TORONTO — Anthony Bass wants to reassure Toronto Blue Jays fans that baseball is for everyone.
The 35-year-old relief pitcher apologized on Tuesday a day after he shared an Instagram reel where a content creator made the "Biblical case" for why Christians should boycott Bud Light and Target after they openly supported the LGBTQ+ community.
"I made a post that was hurtful to the Pride community, which includes friends of mine and close family members of mine and I'm truly sorry for that," Bass said to media outside the Blue Jays' dugout at Rogers Centre. "I just spoke with my teammates and shared with them my actions yesterday. I apologize with them and, as of right now, I'm using the Blue Jays' resources to better educate myself to make better decisions moving forward.
"The ballpark is for everybody. We include all fans at the ballpark and we want to welcome everybody."
Bass did not take questions from media after making the statement. Manager John Schneider took several questions from reporters on Bass's statement in his regularly scheduled pre-game media availability.
Schneider said that Bass originally apologized to him and general manager Ross Atkins and then, at Schneider's prompting, the reliever apologized to the entire team.
"I think him showing accountability was a really good thing. We want everyone to feel welcome here at the ballpark, obviously, and around the league," said Schneider in his office. "We as an organization are going to continue to do all the things we have done in the past with the Pride community.
"It was a good thing that Anthony came in and realized what he did."
Bass's comments come days before Pride Month, a weeks-long celebration of Toronto's LGBTQ+ community, is set to begin. Rainbow decorations have already been set up around Union Station, the downtown transit hub less than a 10-minute walk from Rogers Centre.
The Blue Jays issued a statement earlier Tuesday that the controversy will not derail their message of inclusivity, especially in June.
"The Blue Jays bring millions of fans together across Canada and are committed to providing an inclusive and welcoming experience for all," reads the statement. "The Blue Jays are proud to celebrate LGBTQ2S+ Pride Month, including a special fourth annual Pride Weekend at the ballpark June 9 and 10, and demonstrations of allyship all month long around the ballpark.
"Individual player sentiments are not representative of the club’s beliefs."

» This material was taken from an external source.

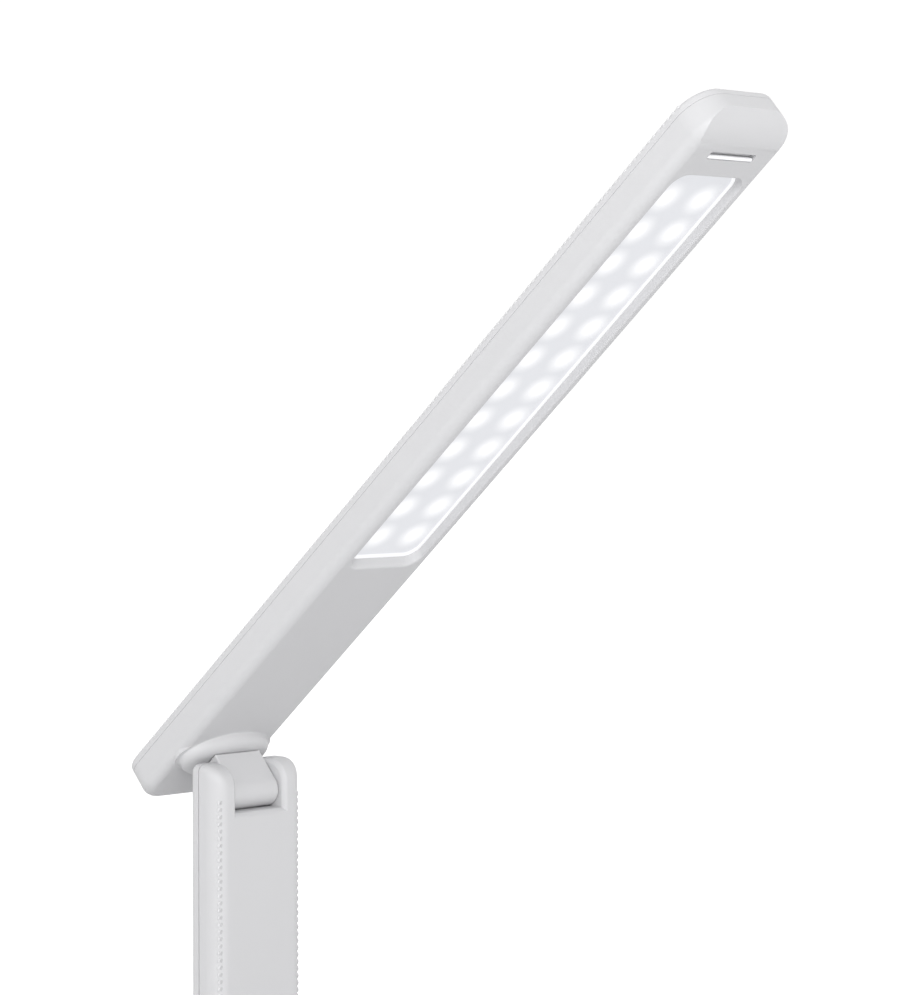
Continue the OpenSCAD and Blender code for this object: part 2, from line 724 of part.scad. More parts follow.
module base_bottom_tray() color("gainsboro") difference() {
    union() {
        translate([0, 0, tray_z]) linear_extrude(base_wall) base_plan(0);
        translate([0, 0, tray_top - eps]) linear_extrude(3) difference() {
            base_plan(base_wall + cover_gap);
            base_plan(base_wall + cover_gap + lip_t);
        }
        control_posts() {
            cylinder(h = control_z - tray_top + eps, r = post_r);
            cylinder(h = control_z - tray_top + control_t + 0.6, r = screw_r);
        }
    }
    translate([0, 0, tray_z - 1]) linear_extrude(1 + pad_t - pad_stand) base_plan(pad_inset - cover_gap);
    base_corners() {
        cylinder(h = pad_t + base_screw_head_t, r = stem_screw_head_r + cover_gap);
        cylinder(h = far, r = stem_screw_r + cover_gap);
        translate([0, 0, tray_top]) cylinder(h = far, r = base_boss_r + cover_gap);
    }
    translate([inlet_x - inlet_w/2 - 1, 0, tray_top]) cube([inlet_w + 2, far, far]);
}

module base_screws() color("gray") translate([0, 0, pad_t + base_screw_head_t]) base_corners()
    mirror([0, 0, 1]) screw(stem_screw_r, stem_screw_head_r, base_screw_head_t - 0.1, base_screw_len - 2);

module non_slip_pad() color("dimgray") linear_extrude(pad_t) base_plan(pad_inset);

module counterweight() color("slategray") difference() {
    translate([0, weight_mid, tray_top]) linear_extrude(weight_t) round_box(weight_w, weight_d, 4);
    translate([inlet_x - inlet_w/2 - 2, inlet_back - inlet_d - 6, 0]) cube([inlet_w + 4, far, far]);
    fork_bolts() {
        cylinder(h = far, r = fork_screw_head_r + 0.2);
        translate([0, 0, -far/2]) cylinder(h = far, r = fork_screw_r + 0.2);
    }
}

module control_posts() for (x = [-1, 1], y = [-1, 1])
    translate([x*(control_w/2 - 4), control_y + y*(control_d/2 - 4), tray_top - eps]) children();

module control_board() color("darkgreen") difference() {
    translate([0, control_y, control_z]) linear_extrude(control_t) round_box(control_w, control_d, 1.5);
    control_posts() cylinder(h = 9, r = screw_r + cover_gap);
}

// Block on the control board: its middle in X and Y, its width, depth and height
module on_board(part) translate([part.x - part[2]/2, control_y + part.y - part[3]/2, control_z + control_t])
    cube([part[2], part[3], part[4]]);

module board_parts() color("black") {
    for (part = [driver_chip, coil, diode, header]) on_board(part);
    for (x = capacitor_x) translate([x, control_y + capacitor_y, control_z + control_t])
        cylinder(h = capacitor_h, r = capacitor_r);
    for (x = socket_x) on_board([x, socket_y, socket_w, socket_d, socket_h]);
}

module touch_panel() color("lightgray") translate([0, 0, base_h - panel_t])
    linear_extrude(panel_t) touch_recess(0);

module touch_board() color("darkgreen") translate([0, panel_y, cover_in - touch_board_t])
    linear_extrude(touch_board_t) round_box(panel_l - 8, control_d - 4, 2);

module power_inlet() color("black") difference() {
    union() {
        translate([inlet_x - inlet_w/2, inlet_back - inlet_d, tray_top]) cube([inlet_w, inlet_d, inlet_h]);
        translate([inlet_x, inlet_back - 1, inlet_z]) rotate([-90, 0, 0])
            cylinder(h = base_d/2 - inlet_back + 1, r = inlet_nose_r);
    }
    difference() {
        translate([0, base_d/2 - inlet_depth, 0]) inlet_hole(inlet_r);
        inlet_hole(inlet_pin_r);
    }
}

module power_lead() color("white") lead([[inlet_x, inlet_face_y, inlet_z], [inlet_x, inlet_face_y - 2, inlet_z],
    [inlet_x, inlet_face_y - 6, lead_run_z], [inlet_x, 0, lead_run_z],
    [socket_x[1], lead_turn_y, lead_run_z], [socket_x[1], socket_face_y, socket_mid_z]]);

module base_lead() color("white") lead([[socket_x[0], socket_face_y, socket_mid_z],
    [socket_x[0], lead_turn_y, lead_run_z], [-fold_lead_x, lead_corner_y, lead_run_z],
    [-fold_lead_x, axis_y, lead_run_z], [-fold_lead_x, axis_y, fold_z - 0.5], [-fold_lead_x, axis_y, fold_z]]);

head_housing();
head_top_cover();
diffuser();
led_board();
leds();
led_board_screws();
head_lead();
swivel_washer();
swivel_spring_washer();
swivel_nut();
neck();
swivel_shaft();
tilt_pin();
tilt_nut();
thrust_washer();
neck_lead();
stem_front_shell();
stem_rear_cover();
tilt_bracket();
bracket_screws();
tilt_washers();
stem_lead();
stem_foot();
stem_screws();
fold_pin();
fold_nut();
upright_fork();
fork_screws();
fork_caps();
fold_washers();
base_top_cover();
base_bottom_tray();
counterweight();
control_board();
board_parts();
touch_panel();
touch_board();
power_inlet();
power_lead();
base_lead();
base_screws();
non_slip_pad();
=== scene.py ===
import json
import math

import bmesh
import bpy
from bpy.props import FloatProperty, FloatVectorProperty, IntProperty, PointerProperty
from mathutils import Euler, Matrix, Vector


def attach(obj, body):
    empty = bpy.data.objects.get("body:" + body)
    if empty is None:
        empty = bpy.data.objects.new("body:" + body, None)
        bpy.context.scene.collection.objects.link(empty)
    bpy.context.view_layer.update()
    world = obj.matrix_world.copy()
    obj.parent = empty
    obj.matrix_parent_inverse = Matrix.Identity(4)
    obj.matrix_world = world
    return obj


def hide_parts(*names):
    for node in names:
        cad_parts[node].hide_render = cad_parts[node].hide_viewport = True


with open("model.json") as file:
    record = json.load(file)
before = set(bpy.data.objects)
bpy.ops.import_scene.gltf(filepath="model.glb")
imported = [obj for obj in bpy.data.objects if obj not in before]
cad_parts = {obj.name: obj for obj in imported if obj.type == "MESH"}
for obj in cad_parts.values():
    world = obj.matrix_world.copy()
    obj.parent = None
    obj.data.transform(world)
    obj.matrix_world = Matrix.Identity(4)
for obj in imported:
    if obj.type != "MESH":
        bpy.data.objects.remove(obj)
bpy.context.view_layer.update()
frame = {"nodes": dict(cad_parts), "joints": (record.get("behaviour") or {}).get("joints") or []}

bl_info = {
    "name": "Folding LED Desk Lamp",
    "version": (1, 0, 0),
    "blender": (4, 5, 0),
    "location": "3D View > Sidebar > Desk Lamp",
    "description": "Dresses the frame of a folding desk lamp: head, neck, stem, base and their finishes",
    "category": "Add Mesh",
}

MM = 0.001
SAME = 1e-6  # points closer than this are the same point
NEAR = 1e-5  # places closer than this are on one line or plane
FIT = 0.15 * MM  # gap between two pieces that sit in each other
SEAM_EDGE = 0.25 * MM  # radius of the edges where two shells meet
SCREW_HEAD, SCREW_SINK = 2.8 * MM, 0.8 * MM  # radius of the stem's screw heads, and their depth
JOINTS = {joint["name"]: joint for joint in frame["joints"]}
FOLD_AXIS = Vector(JOINTS["stem_fold"]["pos_m"])
TILT_AXIS = Vector(JOINTS["head_tilt"]["pos_m"])
NECK_LINE = Vector(JOINTS["head_swivel"]["axis"])
HEAD_LIFT = math.atan2(NECK_LINE.y, NECK_LINE.z)

# Places: the head lies flat in HEAD, with its neck's axis up; the stem and fork stand at their hinge
HEAD = Matrix.Translation(TILT_AXIS) @ Matrix.Rotation(-HEAD_LIFT, 4, "X")
STEM = Matrix.Translation(TILT_AXIS)
FORK = Matrix.Translation(FOLD_AXIS)
BASE = Matrix.Identity(4)


def local_box(node, place):
    """Lowest and highest corner of a CAD node, measured in the given place."""
    back = place.inverted()
    points = [back @ vertex.co for vertex in frame["nodes"][node].data.vertices]
    low = Vector([min(p[i] for p in points) for i in range(3)])
    high = Vector([max(p[i] for p in points) for i in range(3)])
    return low, high


HOUSING_LOW, HOUSING_HIGH = local_box("head_housing", HEAD)
COVER_LOW, COVER_HIGH = local_box("head_top_cover", HEAD)
LENS_LOW, LENS_HIGH = local_box("diffuser", HEAD)
NECK_LOW, NECK_HIGH = local_box("neck", HEAD)
SHELL_LOW, SHELL_HIGH = local_box("stem_front_shell", STEM)
REAR_HIGH = local_box("stem_rear_cover", STEM)[1]
FORK_LOW, FORK_HIGH = local_box("upright_fork", FORK)
TOP_LOW, TOP_HIGH = local_box("base_top_cover", BASE)
TRAY_HIGH = local_box("base_bottom_tray", BASE)[1]
PANEL_LOW, PANEL_HIGH = local_box("touch_panel", BASE)
INLET_LOW, INLET_HIGH = local_box("power_inlet", BASE)
SCREW_LOW, SCREW_HIGH = local_box("stem_screws", STEM)
FOOT_SCREWS = [Vector((side * (SCREW_HIGH.x - SCREW_HEAD), REAR_HIGH.y - SCREW_SINK,
                       (SCREW_LOW.z + SCREW_HIGH.z) / 2)) for side in (-1, 1)]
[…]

Pride Toronto executive director Sherwin Modeste said that he's still looking forward to working with the Blue Jays in June.
"It is something that I strongly believe that they're committed to," said Modeste. "I do not think that one player and their views is going to stop the Jays and stop organizations like Pride Toronto and others from spreading love."
Modeste said that there has been an increase in hate towards the LGBTQ+ community this year across North America and, in that context, Bass's decision to share the homophobic video was not surprising.
"Often times folks will think this is happening in the U.S., it will never happen in Canada," said Modeste. "We have seen that hate. We've seen the hate towards the drag community. We've seen the hate increase towards the trans community. This is what we have been talking about."
Earlier this year, Bass sparked criticism when he tweeted to complain that a flight attendant had asked his pregnant wife to clean up popcorn their toddler spilled on the floor during a flight.
Bass has also pitched for San Diego, Houston, Texas, the Chicago Cubs, Seattle and Miami over his 12 years in Major League Baseball. He's 0-0 with a 4.50 earned-run average in 20 games this season.